Earlier this evening in Rome I received the following request for prayers from Joan Rosenhauer, executive vice president of U.S. Operations for Catholic Relief Services.  Your prayers, and those of all the faithful in the diocese, will be most appreciated.  I have attached a prayer service and petitions provided by CRS.  I would also encourage you to consider offering a daily Mass in the near future, using the readings of the day, “For the Preservation of Peace and Justice” (no. 30 of the Masses and Prayers for Various Needs and Occasions).  Here is Ms. Rosenhauer's message:

Dear CRS Partners:

Your prayers are needed for peace in Sudan and South Sudan!

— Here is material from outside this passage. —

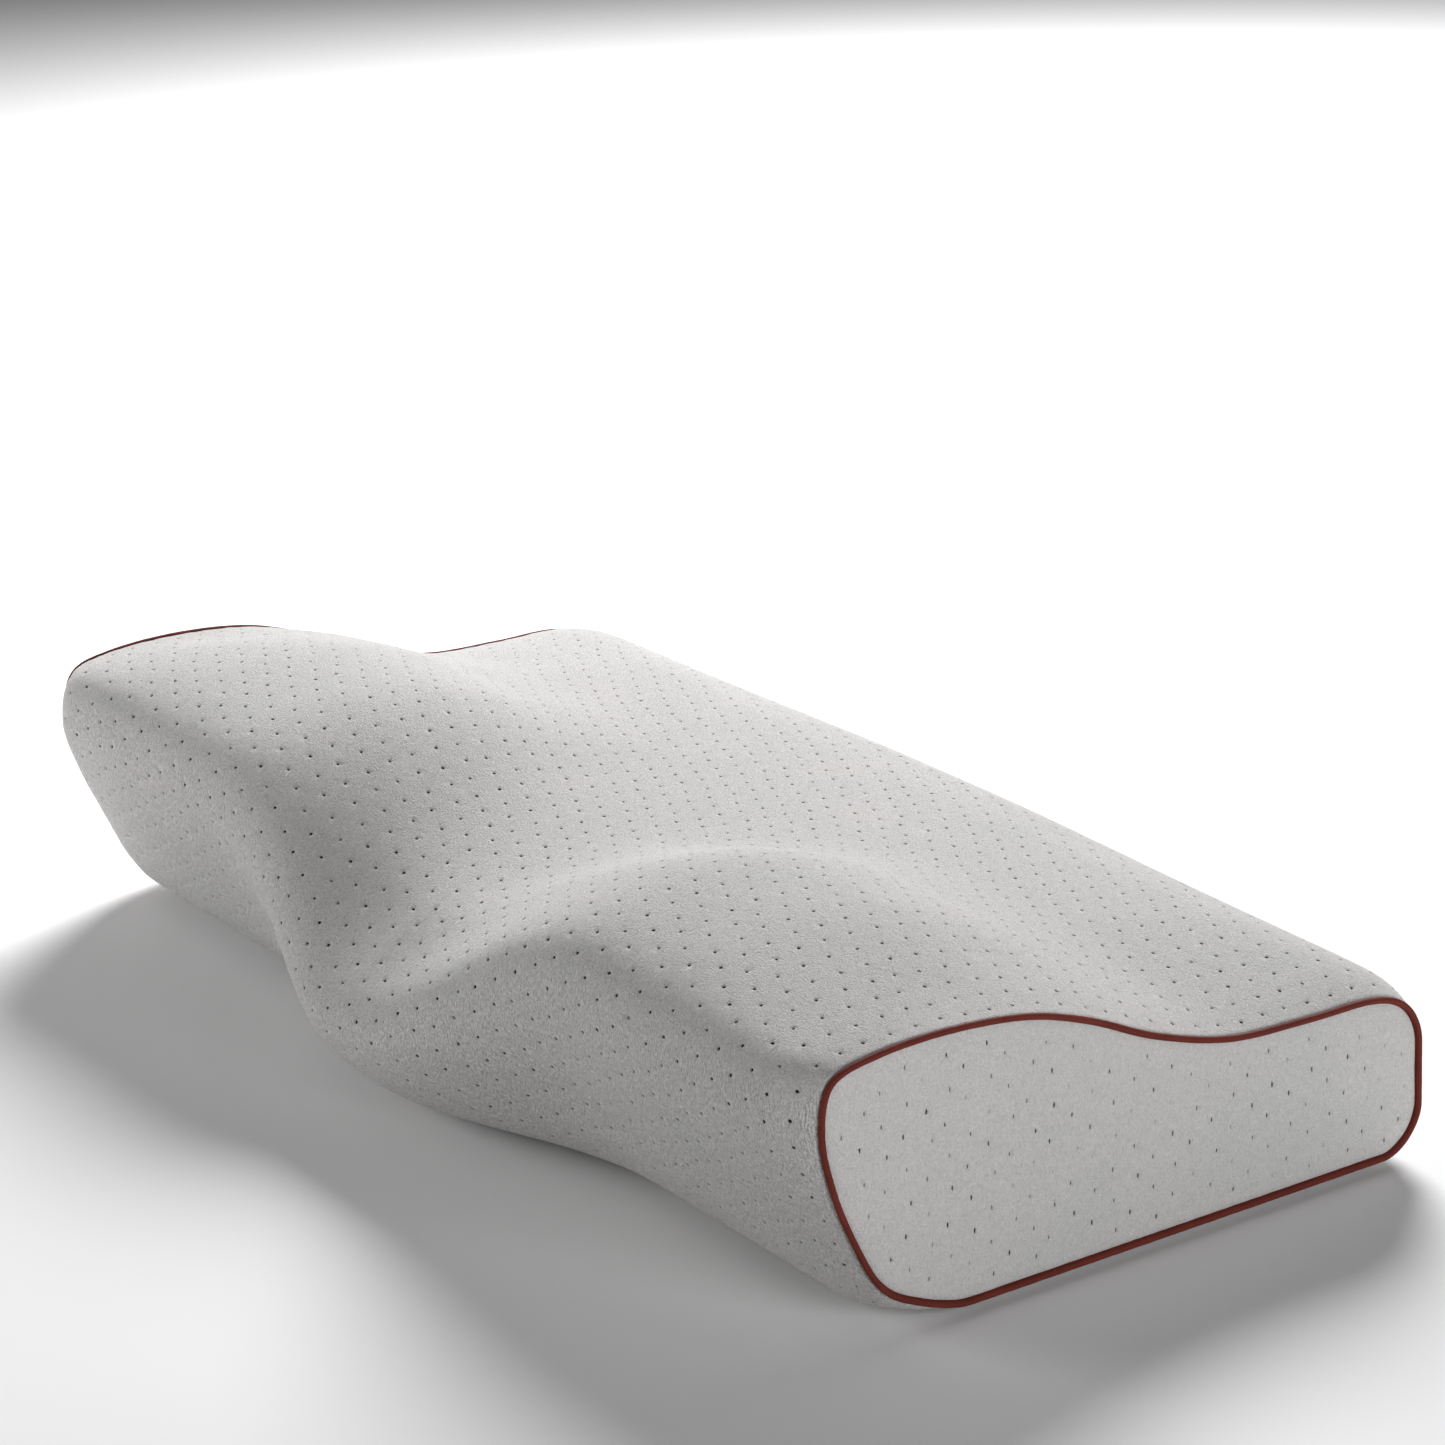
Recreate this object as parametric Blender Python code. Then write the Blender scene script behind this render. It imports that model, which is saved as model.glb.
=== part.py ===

Southern Sudan became the world’s newest nation after a referendum that was, against all odds, peaceful and orderly. It is a testimony to the power of prayer and the will of people who insisted that a peaceful future is possible for this war-torn region. You were among them. Your prayer, your advocacy and your support for peacebuilding efforts in Sudan were an essential part of the global effort that worked.

But the hope and progress could be erased if the outstanding issues between Sudan and South Sudan are not settled. Escalating violence is threatening the future of South Sudan and ongoing conflict in Darfur, as well as along the border of Sudan and South Sudan--in Abyei, the Nuba Mountains, and Blue Nile--is jeopardizing stability for all of the Sudanese people.  We are asking again for your prayers for all the people of Sudan.

We offer you a brief prayer and intercessions, along with a prayer service for the Sudanese people.  

Thank you for everything you do for our brothers and sisters around the world and your continued prayers for the people of Sudan and South Sudan.